Para Zefinha, apesar de todo o preconceito e a discriminação que sofrem por morar em um bairro pobre, e trabalhar no lixão, eles não se sentem menos valorizados. E não se vê mais fora do lixão. “É um trabalho que dá pra gente flexibilidade de tempo, o convívio diariamente com outras pessoas, a troca de conhecimento, de problemas também. Tudo isso conta. Eu não me vejo mais fora daqui, sem a companhia dessas meninas, apesar de não ter reconhecimento da população e também pela falta de oportunidade que não nos dão. Porque a gente mora na Chapadinha, já sofre preconceito e se disser que trabalha no lixão, tem essa descriminação e sempre vai ter. Mas, somos gratos demais às pessoas que sabem o que a gente passa e nos ajuda. Não só com doação de cestas básicas, mas pela palavra, um abraço. Isso nos fortalece. Isso dá uma luz pra gente continuar o trabalho da gente”, concluiu.

Liberdade

Por lá também encontramos dona Lúcia Lima, catadora que também deixou de ser empregada doméstica para ganhar uma renda melhor na coleta de materiais recicláveis, no lixão. “O local que a gente trabalha é difícil, mas a gente aqui é livre. E o ganho dá para ir levando. No tempo que trabalhava nas casas de famílias, ganhava pouco, e fazia de tudo. O que ganho tem que dar. A gente aperta um pouco daqui, outro acolá, e vai levando. Graças a Deus, ganhei uma casinha da prefeitura, já é uma ajuda boa”, ressaltou a catadora.

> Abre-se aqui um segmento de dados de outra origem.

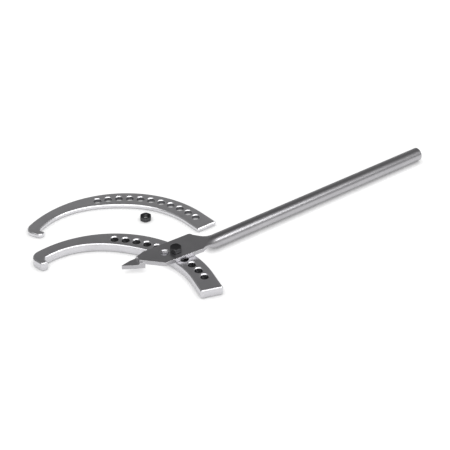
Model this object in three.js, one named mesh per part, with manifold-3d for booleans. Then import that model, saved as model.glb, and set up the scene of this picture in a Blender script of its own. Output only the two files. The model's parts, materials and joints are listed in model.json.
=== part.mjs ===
// Adjustable hook spanner with two interchangeable hook arms.
// A round bar is forged out into a flat head. The head carries a stepped-down tooth and a pivot bolt.
// A curved hook arm with a row of holes swings on that bolt, under the head.
// A second arm of half the thickness and a thin nut lie beside it.
// Millimetres, +X along the bar, +Z up, everything rests on z = 0.

import * as THREE from 'three';
import { mergeVertices } from 'three/addons/utils/BufferGeometryUtils.js';
import Module from 'manifold-3d';

const wasm = await Module();
wasm.setup();

// ---- driving dimensions ----

const barDiameter = 19.05;
const boltDiameter = 9.525;
const slidingGap = 0.2;

// hook arm outline, measured from the centre of its outer edge; the middle hole is at 0 degrees,
// and from about the last hole on the arm runs straight to its end face, which leans a few degrees
// so that the outer side is the longer one
const arm = {
  outerRadius: 143,
  innerRadius: 113.5,
  neckRadius: 125.5,
  taperStart: 12,
  taperEnd: 70,
  straightStart: -32.5,
  endLean: 6,
  holeCount: 11,
  holePitch: 14.95,
  holeDiameter: 10.4,
  hookFace: 79,
  hookEnd: 83.6,
  toeRadius: 116.3,
};

// what differs between the two arms; the thick arm's holes follow a flatter arc than its edge
const thickArm = {
  thickness: 12.7,
  holeArcRadius: 150,
  middleHoleRadius: 125.7,
  endLength: 28.7,
};
const thinArm = {
  thickness: 6.35,
  holeArcRadius: 129,
  middleHoleRadius: 129,
  endLength: 24.8,
};
const pivotHole = 6;

// head, seen from above: x from the pivot bolt, y from the bar's centre line
const pivotPlace = new THREE.Vector2(0, 2.5);
const secondHole = new THREE.Vector2(-13.8, 7.2);
const headCorners = {
  nearShoulder: new THREE.Vector2(36.2, -15),
  nearFront: new THREE.Vector2(-24.8, -11.5),
  toothRoot: new THREE.Vector2(-49.3, 13.2),
  farFront: new THREE.Vector2(-47.1, 21.9),
  farBend: new THREE.Vector2(-35.6, 25.6),
  farShoulder: new THREE.Vector2(37, 23.3),
};
const farShoulderRadius = 4;

// tooth, stepped down below the head
const toothThickness = 6.15;
const toothOutline = [
  new THREE.Vector2(-71.2, 23.4),
  new THREE.Vector2(-55.8, 13.6),
  new THREE.Vector2(-43.6, 7.4),
  new THREE.Vector2(-38.8, 25.6),
  new THREE.Vector2(-56, 26),
];
const toothTipFlat = 1.2;
const stepFilletRadius = 3;

// bar and neck
const barEnd = 420;
const barEndChamfer = 1.2;
const neckStart = 34.5;
const neckEnd = 63;
const neckFarFlare = 12;
const neckNearFlare = 4;
const neckNarrowingPower = 2.6;
const neckSquareness = 8;
const neckRoundingPower = 4;
const undersideDropStart = 0.1;
const undersideDropEnd = 0.9;
const barSides = 40;

// fasteners
const hexAcrossFlats = 14.29;
const boltHeadHeight = 6.2;
const nutHeight = 6.4;
const boltTipHeight = 0.4;
const hexFaceInset = 0.4;
const hexConeAngle = 30;
const roundSides = 32;

// where the loose pieces lie: x from the pivot bolt, y from the bar's centre line
const thickArmTurn = 20.8;
const thinArmCentre = new THREE.Vector2(-55.6, 50.2);
const thinArmTurn = 38.8;
const nutPlace = new THREE.Vector2(19.4, 105.1);
const hexTurn = 24.3;

// ---- worked-out dimensions ----

const barRadius = barDiameter / 2;
const headBottom = thickArm.thickness + slidingGap;
const toothBottom = headBottom - toothThickness;
const boltHoleRadius = arm.holeDiameter / 2;

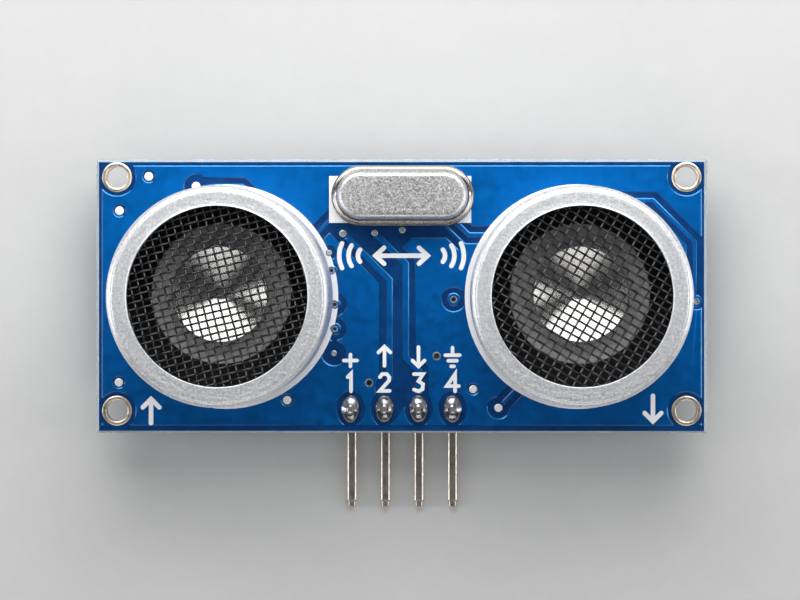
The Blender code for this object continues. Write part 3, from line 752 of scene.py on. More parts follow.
def make_laminate():
    """The fibreglass core: V-score faces above and below a web that was snapped and left rough."""
    # (height, share of the V-score's reach or plain inset, roughness)
    levels = [(CORE_TOP, 1.0, 0.0), (-0.36, 0.08, 0.05), (-0.5, 0.0, 0.16), (-0.8, 0.0, 0.2)]
    levels += [(-1.1, 0.0, 0.16), (-1.24, 0.08, 0.05), (-THICKNESS - CORE_TOP, 1.0, 0.0)]
    bm = bmesh.new()
    rings = []
    for level, (z, share, rough) in enumerate(levels):
        ring = []
        for x, y, out_x, out_y, side in border(0.11):
            seed = Vector((x * 2.6, y * 2.6, level * 3.7))
            fine = Vector((x * 8.0, y * 8.0, level * 9.1))
            ragged = rough * max(0.0, 0.25 + 0.7 * noise.noise(seed) + 0.7 * noise.noise(fine))
            inset = EDGE_STRIP[side] * share + ragged if share == 1.0 else share + ragged
            spot = (x - out_x * inset, y - out_y * inset)
            if share == 1.0:
                spot = clamp_inside(*spot, *mask_insets())
            ring.append(bm.verts.new((*spot, z)))
        rings.append(ring)
    loft(bm, rings)
    bmesh.ops.recalc_face_normals(bm, faces=bm.faces)
    cutters = [prism(hole.outline(0.0), -THICKNESS - 1, 1) for hole in drills()]
    bm = bm_of(joined(mesh_of(bm), cutters, "DIFFERENCE"))
    piece("board_laminate", bm, "fibreglass", "solder_mask", replaces=["circuit_board"], smooth_angle=0)


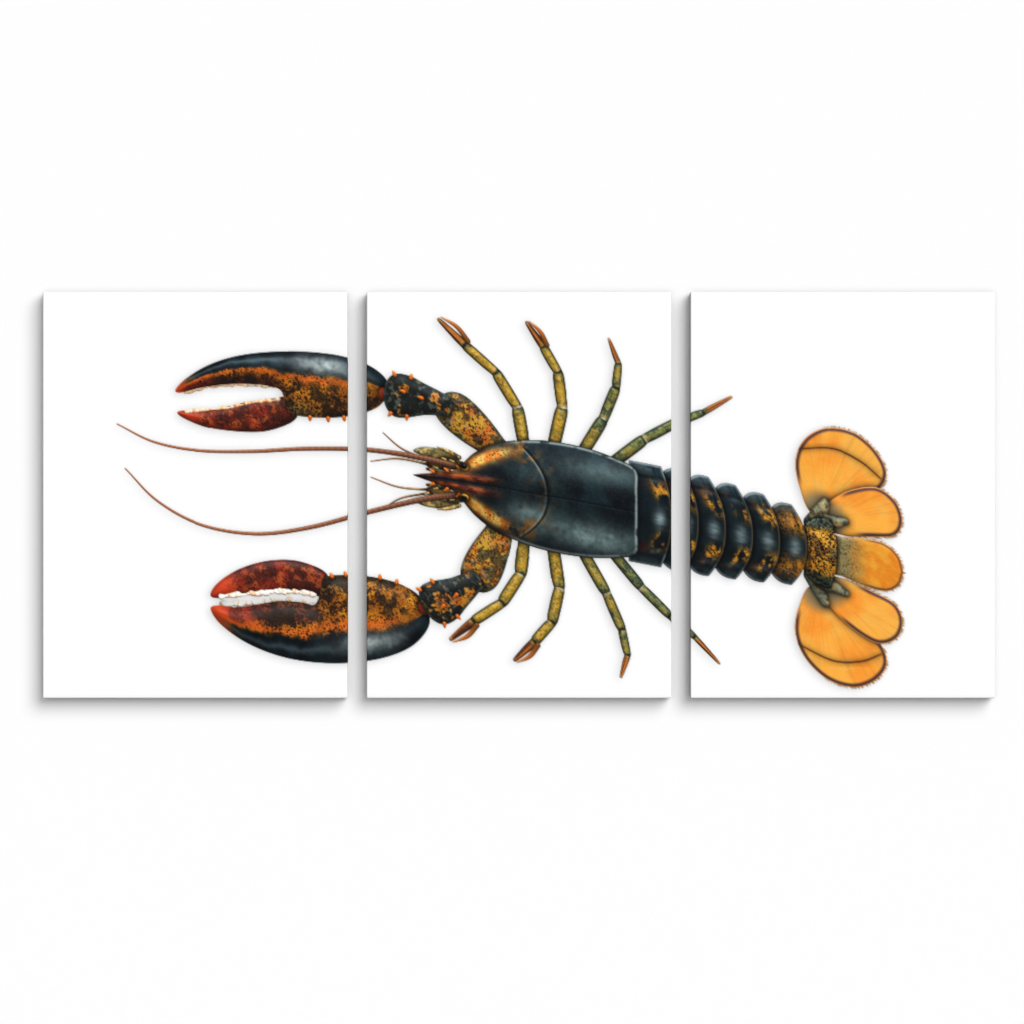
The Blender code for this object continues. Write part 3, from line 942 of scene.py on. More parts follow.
def print_ring(page, number):
    back = RING_EDGES[number]
    half = RING_HALF_WIDTHS[number]
    front = RING_EDGES[number + 1] + 22 if number + 1 < len(RING_EDGES) else ABDOMEN_FRONT
    view, x, z = page.window([(back, AXIS - half - 8), (front, AXIS + half + 8)], 4)
    v = np.abs(z - AXIS)
    ahead = x - back - RING_SWEEPS[number] * (v / half) ** 2.2
    lobe = half + 2.5 - 0.018 * np.clip(ahead - 5, -9, 99) ** 2 * (number < 6)
    depth = np.minimum(np.minimum(ahead, front - x), lobe - v)
    dome = 17 * np.sqrt(np.clip(1 - (v / (half + 4)) ** 2, 0, 1))
    lip = 1.5 * np.sqrt(1 - (1 - np.clip(ahead / 3.5, 0, 1)) ** 2) - 0.9 * bump(ahead, 7.5, 2.6)
    fold = 1.3 * ramp(v, half - 13, half - 8)
    height = dome + lip + fold + soften(1.2 * np.sqrt(1 - (1 - np.clip(depth / 3, 0, 1)) ** 2), 0.6)
    height = height + 0.10 * (cloud(x, z, 2.6, 50 + number) - 0.5)
    tint = mix(INK, NAVY, cloud(x, z, 9, 60 + number))
    flame = bump(v, 24, 9) * bump(ahead, 8 + 0.25 * (v - 24), 7)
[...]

Encontramos muitas outras pessoas, dona de casa, diaristas, que encontram naquele local uma fonte de ganhar renda para sustentar a família. Muitos dos que estão por lá não se veem mais trabalhando em outras atividades, mas esperam que um dia as condições de trabalho no lixão melhorem, diante de tantas promessas frustradas de um dia Iguatu ter um aterro sanitário, que oferte melhores condições de trabalho e renda para as pessoas que atuam no lixão. “Eu não me vejo mais fora daqui. O que peço a Deus é saúde para continuar essa luta diária, porque se faltar um dia, a gente perde o pouco que dá para tirar com reciclável. Tem que tirar e vender, porque o que a gente ganha é daqui”, pontuou dona Lúcia, voltando para a barraca carregando um pouco de material que conseguiu recolher.